The Rapture and Other Things Christians Believe

The Rapture and Other Things Christians Believe June 2, 2016

One of the most intense theological themes in my life was a period — of about four years — when all things eschatological were most important to me, including the Rapture: Was it pre trib, mid trib, or post trib?  As a young professor no longer interested in the rapture question I read RT France’s interpretation of Matt 24:29-31, who saw it tied into 70 AD, and then I learned its connection to folks like G.B. Caird (later to N.T. Wright) and some lesser knowns but quite well known in their days.

Not so much so among the populist evangelicals who mostly believe in a physical rapture into the skies.

What do you believe about the Rapture? Yea or Nay? If Nay, what do you think the texts — say 1 Thess 4–5 — are talking about?

Billy Hallowell, who told me a year or so ago that he was writing a book on such topics:

When it comes to eschatology — the biblical study of the end times — there are some major theological differences among denominations and broader Christian cohorts.

From debate over a theoretical tribulation period to battles over a so-called “rapture” event, Christian leaders’ views are surely shaped by their organizational affiliations.

Consider that the research conducted for my new book, “The Armageddon Code: One Journalist’s Quest for End-Times Answers” found that 43 percent of self-identified evangelical pastors embrace a pre-tribulation rapture — the view that Christians will be taken up before the tribulation period that precedes Jesus’ second coming — compared to just 31 percent of Mainline preachers.

Mainline pastors (36 percent) are also more likely than evangelicals (17 percent) to select “the concept of the rapture is not to be taken literally,” though it should be noted that it is difficult to pin down some of the differences between these two groups, as they overlap one another.

There are certainly a number of differences between evangelicals and Mainline Protestants. As PBS once noted: “[Mainline Protestants] have a more modernist theology. So, for instance, they would read the Bible, not as the inerrant word of God, but as a historical document, which has God’s word in it and a lot of very important truths, but that needs to be interpreted in every age by individuals of that time and that place.”
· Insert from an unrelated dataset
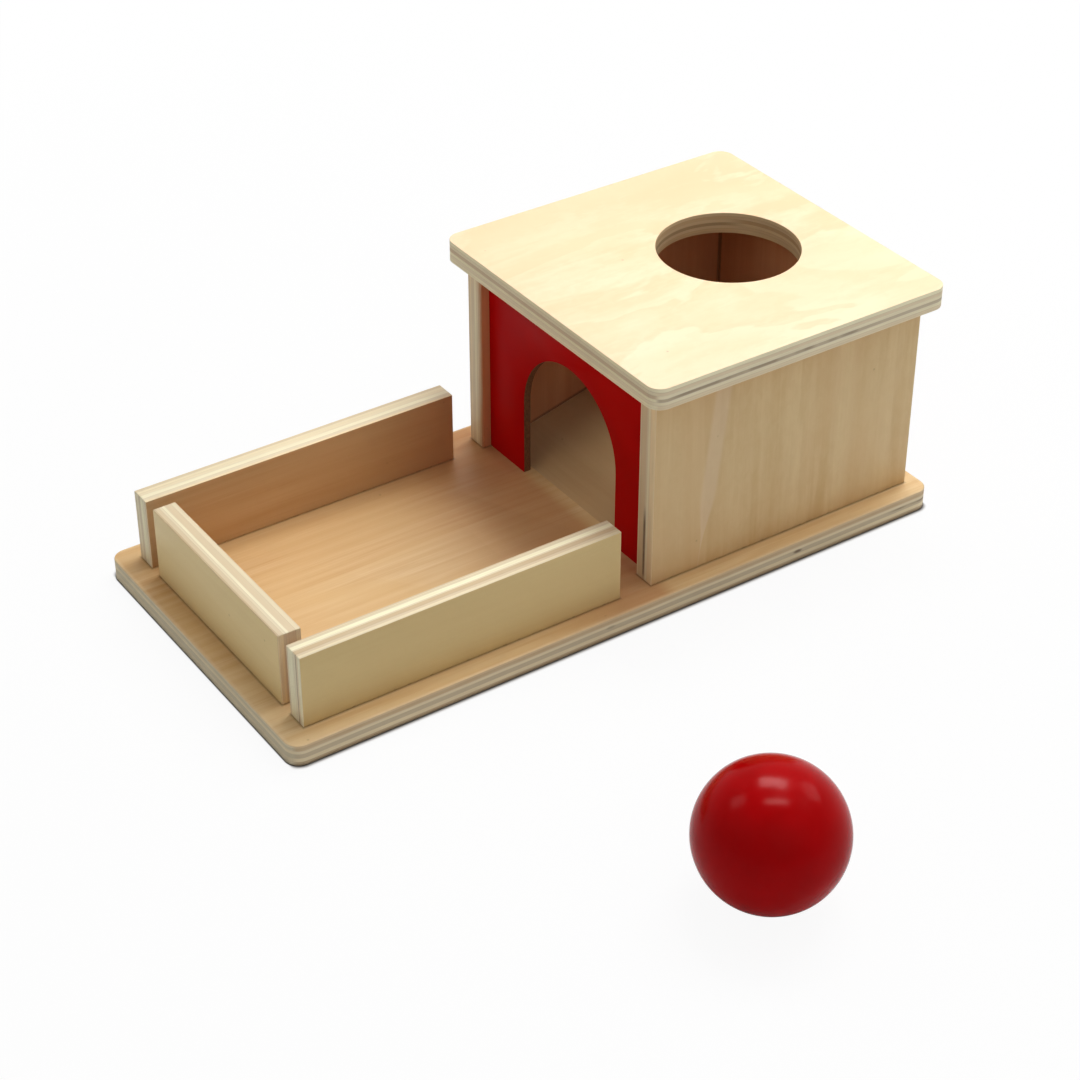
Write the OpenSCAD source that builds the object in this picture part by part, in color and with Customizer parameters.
// Object permanence box: a ball pushed through the hole in the lid rolls down a hidden ramp,
// comes out of the arched doorway and stops in the tray.
// The origin is the middle of the base board's underside. +X runs from the tray to the box,
// -Y is the near side, where the loose ball lies, and +Z is up.

/* [Boards] */
// Thickness of the tray rails and of the box's side walls
board_t = 9; // [7:0.5:12]
// Thickness of the base board
base_t = 8.5; // [7:0.5:12]
// Thickness of the lid board
lid_t = 8.5; // [7:0.5:12]
// Thickness of the thin front and back panels
panel_t = 3; // [2:0.5:4]
// Width of the small chamfer that eases every arris
arris = 0.6; // [0.2:0.1:1]

/* [Base] */
// Length of the base board, from the tray's end to the box's end
base_l = 277.5; // [260:0.5:320]
// Width of the base board
base_w = 135; // [120:0.5:160]
// Radius of the base board's corners
base_corner_r = 5.5; // [2:0.5:12]

/* [Tray] */
// Height of the three rails above the base board
rail_h = 29; // [15:0.5:40]
// Base left bare beyond the rails at the tray's end
end_margin = 9; // [3:0.5:15]
// Base left bare outside the rails and the side walls
side_margin = 8; // [3:0.5:12]
// Space between the end rail and each side rail
end_rail_gap = 5.5; // [0:0.5:12]
// Space between the side rails and the box
rail_box_gap = 13.5; // [2:0.5:25]

/* [Box] */
// Length of the box's side walls
box_l = 119.5; // [105:0.5:130]
// Height of the box's walls, from the base board to the lid
wall_h = 78.5; // [72:0.5:100]
// Base left bare behind the box
back_margin = 6; // [2:0.5:12]
// Distance of the front and back panels in from the side walls' ends
panel_recess = 3.7; // [1:0.1:8]
// Depth of the grooves in the side walls that hold the panels
groove_d = 3; // [1:0.5:4]
// Clearance of a panel in its groove, on each side
groove_clear = 0.1; // [0.05:0.05:0.2]

/* [Ball] */
// Diameter of the ball, too large to be swallowed
ball_d = 50; // [46:0.5:54]
// Place of the ball along the box, from the middle of the base
ball_x = -46.5; // [-110:0.5:110]
// Distance of the ball's centre out from the base board's near edge
ball_out = 135; // [40:1:200]

/* [Doorway] */
// How much wider the doorway is than the ball
door_side_room = 9; // [4:0.5:14]
// How much higher the doorway's crown is than the ball
door_head_room = 10.5; // [5:0.5:14]
// Sideways place of the doorway from the panel's middle
door_shift = -2; // [-4:0.5:4]

/* [Lid] */
// How far the lid reaches past the box at its front and back
lid_over_end = 5.7; // [0:0.1:10]
// How far the lid reaches past the box at its sides
lid_over_side = 7.2; // [0:0.1:10]
// Radius of the lid's corners
lid_corner_r = 5.6; // [2:0.1:12]
// How much wider the drop hole is than the ball
hole_room = 4; // [2:0.5:6]
// Place of the drop hole behind the lid's middle
hole_back = 17.3; // [0:0.1:22]
// Sideways place of the drop hole from the lid's middle
hole_shift = 1; // [-5:0.5:5]

/* [Ramp] */
// Thickness of the ramp board
ramp_t = 4; // [3:0.5:6]
// Fall of the ramp, in degrees
ramp_angle = 14.3; // [10:0.1:16]
// Bare base between the front panel's back and the ramp's feathered nose
nose_gap = 1.3; // [0.3:0.1:4]
// Thickness of the cleat under the ramp's high end
cleat_t = 9; // [5:0.5:15]

/* [Fixings] */
// Diameter of the countersunk screws' shanks
screw_d = 3; // [2.5:0.1:3.5]
// Diameter of the screws' heads
screw_head_d = 6; // [5:0.1:7]
// Length of the screws
screw_l = 25; // [18:1:30]
// How far the screws' heads lie below the base board's underside
head_sink = 0.4; // [0.2:0.1:1]
// Diameter of the dowels that locate the lid
dowel_d = 5; // [4:0.5:6]
// Length of the dowels
dowel_l = 16; // [12:1:20]
// Depth to which the dowels stand in the lid
dowel_in_lid = 5; // [3:0.5:6]

/* [Hidden] */
$fn = 96;
// Overrun of every cut past the face that it opens
over = 1;
// Clearance round the screws, and round the dowels and at their ends
screw_clear = 0.1;
dowel_clear = 0.1;
dowel_end_gap = 0.5;
// Length of the screws' points, and the width, length and depth of their cross recess
point_l = 4;
recess_w = 0.9;
recess_l = 3.4;
recess_d = 1.3;
// Places of the screws and dowels, as shares of the length of the piece they hold
rail_screw_shares = [0.16, 0.84];
wall_screw_shares = [0.14, 0.5, 0.86];
dowel_shares = [0.22, 0.78];

// Heights of the base's top, the rails' top, the lid's underside and the lid's top
base_z = base_t;
lid_z = base_z + wall_h;
lid_top = lid_z + lid_t;
// Ends of the side rails and of the box's walls
tray_x0 = -base_l / 2 + end_margin;
box_x1 = base_l / 2 - back_margin;
box_x0 = box_x1 - box_l;
rail_l = box_x0 - rail_box_gap - tray_x0;
// Middle plane of the side rails and side walls, and the clear width between them
side_y = base_w / 2 - side_margin - board_t / 2;
inner_w = 2 * side_y - board_t;
end_rail_l = inner_w - 2 * end_rail_gap;
// The panels' front faces and their width in the grooves
front_panel_x = box_x0 + panel_recess;
back_panel_x = box_x1 - panel_recess - panel_t;
panel_w = inner_w + 2 * (groove_d - groove_clear);
// Doorway and drop hole, sized by the ball
door_w = ball_d + door_side_room;
door_h = ball_d + door_head_room;
hole_d = ball_d + hole_room;
// The lid follows the box
lid_x = (box_x0 + box_x1) / 2;
lid_l = box_l + 2 * lid_over_end;
lid_w = base_w - 2 * side_margin + 2 * lid_over_side;
hole_x = lid_x + hole_back;
// Ramp: its nose on the base, its high end at the back panel, and the cleat's front face
ramp_x0 = front_panel_x + panel_t + nose_gap;
ramp_x1 = back_panel_x;
ramp_slope = tan(ramp_angle);
ramp_bevel = ramp_t / sin(ramp_angle);
cleat_x = ramp_x1 - cleat_t;
// Screws: places over the base, radii, and the top of their pilot holes
screw_r = screw_d / 2;
head_r = screw_head_d / 2;
sink_r = head_r + head_sink + screw_clear;
bore_r = screw_r + screw_clear;
pilot_top = head_sink + screw_l + screw_clear;
side_rail_screws = [for (s = rail_screw_shares) tray_x0 + s * rail_l];
side_wall_screws = [for (s = wall_screw_shares) box_x0 + s * box_l];
end_rail_screws = [for (s = rail_screw_shares) (s - 0.5) * end_rail_l];
end_rail_x = tray_x0 + board_t / 2;
screw_places = concat(
    [for (side = [-1, 1], x = side_rail_screws) [x, side * side_y]],
    [for (side = [-1, 1], x = side_wall_screws) [x, side * side_y]],
    [for (y = end_rail_screws) [end_rail_x, y]]
);
// Dowels: places over the walls, and the height at which they start
dowel_xs = [for (s = dowel_shares) box_x0 + s * box_l];
dowel_z = lid_z + dowel_in_lid - dowel_l;

// A rectangle with its corners cut off by the arris, centred
module eased_outline(w, h) {
    polygon([
        [-w / 2 + arris, -h / 2], [w / 2 - arris, -h / 2],
        [w / 2, -h / 2 + arris], [w / 2, h / 2 - arris],
        [w / 2 - arris, h / 2], [-w / 2 + arris, h / 2],
        [-w / 2, h / 2 - arris], [-w / 2, -h / 2 + arris]
    ]);
}

// A sawn board, centred, with all its edges eased
module eased_board(l, w, h) {
    intersection() {
        linear_extrude(h, center = true) eased_outline(l, w);
        rotate([90, 0, 0]) linear_extrude(w, center = true) eased_outline(l, h);
        rotate([90, 0, 90]) linear_extrude(l, center = true) eased_outline(w, h);
    }
}

// A board that lies flat on z = 0, with round corners and eased edges
module round_board(l, w, t, r) {
    translate([0, 0, t / 2]) {
        rotate([90, 0, 0]) linear_extrude(w - 2 * r, center = true) eased_outline(l, t);
        rotate([90, 0, 90]) linear_extrude(l - 2 * r, center = true) eased_outline(w, t);
    }
    for (x = [-1, 1], y = [-1, 1])
        translate([x * (l / 2 - r), y * (w / 2 - r), 0])
            rotate_extrude()
                polygon([[0, 0], [r - arris, 0], [r, arris], [r, t - arris], [r - arris, t], [0, t]]);
}

// The hole that a screw needs in the base board: a bore that ends in a countersink
module sunk_hole() {
    rotate_extrude()
        polygon([
            [0, -over], [sink_r + over, -over], [bore_r, sink_r - bore_r],
            [bore_r, base_t + over], [0, base_t + over]
        ]);
}

// The hole that a screw needs in the board above
module pilot_hole() {
    translate([0, 0, base_z - over]) cylinder(h = pilot_top - base_z + over, r = bore_r);
}

// One countersunk wood screw, its head's face at z = 0 and its point up
module wood_screw() {
    difference() {
        rotate_extrude()
            polygon([
                [0, 0], [head_r, 0], [screw_r, head_r - screw_r],
                [screw_r, screw_l - point_l], [0, screw_l]
            ]);
        for (turn = [0, 90])
            rotate([0, 0, turn])
                translate([-recess_l / 2, -recess_w / 2, -over])
                    cube([recess_l, recess_w, recess_d + over]);
    }
}

module base_board() {
    color("peru")
        difference() {
            round_board(base_l, base_w, base_t, base_corner_r);
            for (place = screw_places)
                translate(place) sunk_hole();
        }
}

// The short rail that stops the ball at the tray's end
module end_rail() {
    color("burlywood")
        difference() {
            translate([end_rail_x, 0, base_z + rail_h / 2]) eased_board(board_t, end_rail_l, rail_h);
            for (y = end_rail_screws)
                translate([end_rail_x, y, 0]) pilot_hole();
        }
}

// A long rail of the tray: side is -1 for the near one and 1 for the far one
module side_rail(side) {
    difference() {
        translate([tray_x0 + rail_l / 2, side * side_y, base_z + rail_h / 2])
            eased_board(rail_l, board_t, rail_h);
        for (x = side_rail_screws)
            translate([x, side * side_y, 0]) pilot_hole();
    }
}

module near_rail() {
    color("burlywood") side_rail(-1);
}

module far_rail() {
    color("burlywood") side_rail(1);
}

// A side wall of the box, with a groove for each panel and the holes of its screws and dowels
module side_wall(side) {
    difference() {
        translate([lid_x, side * side_y, base_z + wall_h / 2]) eased_board(box_l, board_t, wall_h);
        for (x = [front_panel_x, back_panel_x])
            translate([x - groove_clear, side < 0 ? -inner_w / 2 - groove_d : inner_w / 2 - over, base_z - over])
                cube([panel_t + 2 * groove_clear, groove_d + over, wall_h + 2 * over]);
        for (x = side_wall_screws)
            translate([x, side * side_y, 0]) pilot_hole();
        for (x = dowel_xs)
            translate([x, side * side_y, dowel_z - dowel_end_gap])
                cylinder(h = lid_z - dowel_z + dowel_end_gap + over, d = dowel_d + 2 * dowel_clear);
    }
}

module near_wall() {
    color("wheat") side_wall(-1);
}

module far_wall() {
    color("wheat") side_wall(1);
}

// The red front panel, with the arched doorway cut up from its foot
module arch_panel() {
    color("firebrick")
        difference() {
            translate([front_panel_x, -panel_w / 2, base_z]) cube([panel_t, panel_w, wall_h]);
            translate([front_panel_x - over, door_shift - door_w / 2, base_z - over])
                cube([panel_t + 2 * over, door_w, door_h - door_w / 2 + over]);
            translate([front_panel_x - over, door_shift, base_z + door_h - door_w / 2])
                rotate([0, 90, 0]) cylinder(h = panel_t + 2 * over, d = door_w);
        }
}

module back_panel() {
    color("firebrick")
        translate([back_panel_x, -panel_w / 2, base_z]) cube([panel_t, panel_w, wall_h]);
}

// The board that the ball rolls down: its nose is bevelled underneath, to lie flat on the base
module ramp_board() {
    ramp_run = ramp_x1 - ramp_x0;
    high_z = ramp_run * ramp_slope;
    color("tan")
        translate([ramp_x0, inner_w / 2, base_z])
            rotate([90, 0, 0]) linear_extrude(inner_w)
                polygon([
                    [0, 0], [ramp_bevel, 0], [ramp_run, high_z - ramp_t / cos(ramp_angle)],
                    [ramp_run, high_z]
                ]);
}

// The strip that carries the ramp's high end, its top planed to the ramp's slope
module ramp_cleat() {
    front_h = (cleat_x - ramp_x0 - ramp_bevel) * ramp_slope;
    color("burlywood")
        translate([cleat_x, inner_w / 2, base_z])
            rotate([90, 0, 0]) linear_extrude(inner_w)
                polygon([[0, 0], [cleat_t, 0], [cleat_t, front_h + cleat_t * ramp_slope], [0, front_h]]);
}

module lid_board() {
    color("cornsilk")
        difference() {
            translate([lid_x, 0, lid_z]) round_board(lid_l, lid_w, lid_t, lid_corner_r);
            translate([hole_x, hole_shift, lid_z - over]) cylinder(h = lid_t + 2 * over, d = hole_d);
            for (x = dowel_xs, side = [-1, 1])
                translate([x, side * side_y, lid_z - over])
                    cylinder(h = dowel_in_lid + dowel_end_gap + over, d = dowel_d + 2 * dowel_clear);
        }
}

// The screws that hold the rails and the walls from below
module base_screws() {
    color("silver")
        for (place = screw_places)
            translate([place.x, place.y, head_sink]) wood_screw();
}

// The dowels that stand in the walls' top edges and locate the lid
module lid_dowels() {
    color("tan")
        for (x = dowel_xs, side = [-1, 1])
            translate([x, side * side_y, dowel_z]) cylinder(h = dowel_l, d = dowel_d);
}

// The loose ball, lying on the surface that the box stands on
module ball() {
    color("darkred")
        translate([ball_x, -base_w / 2 - ball_out, ball_d / 2]) sphere(d = ball_d);
}

base_board();
end_rail();
near_rail();
far_rail();
near_wall();
far_wall();
arch_panel();
back_panel();
ramp_board();
ramp_cleat();
lid_board();
base_screws();
lid_dowels();
ball();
Moving behind the evangelical and Mainline paradigm, the research became even more intriguing when considering specific denominational affiliations, with Pentecostal preachers distinguishing themselves (73 percent) as the most likely to embrace a pre-tribulation rapture, with 61 percent of Baptists agreeing. Lutheran ministers, though, are the least likely to select this worldview, with just 1 percent of doing so.

Showing just how strong a belief in a literal rapture is among some Christian leaders, consider that only 6 percent of Baptist pastors and less than one percent of Pentecostals embraced the idea that “the concept of the rapture is not to be taken literally,” compared to 60 percent of Lutherans, 48 percent of Methodists and 49 percent of Presbyterian/Reformed pastors.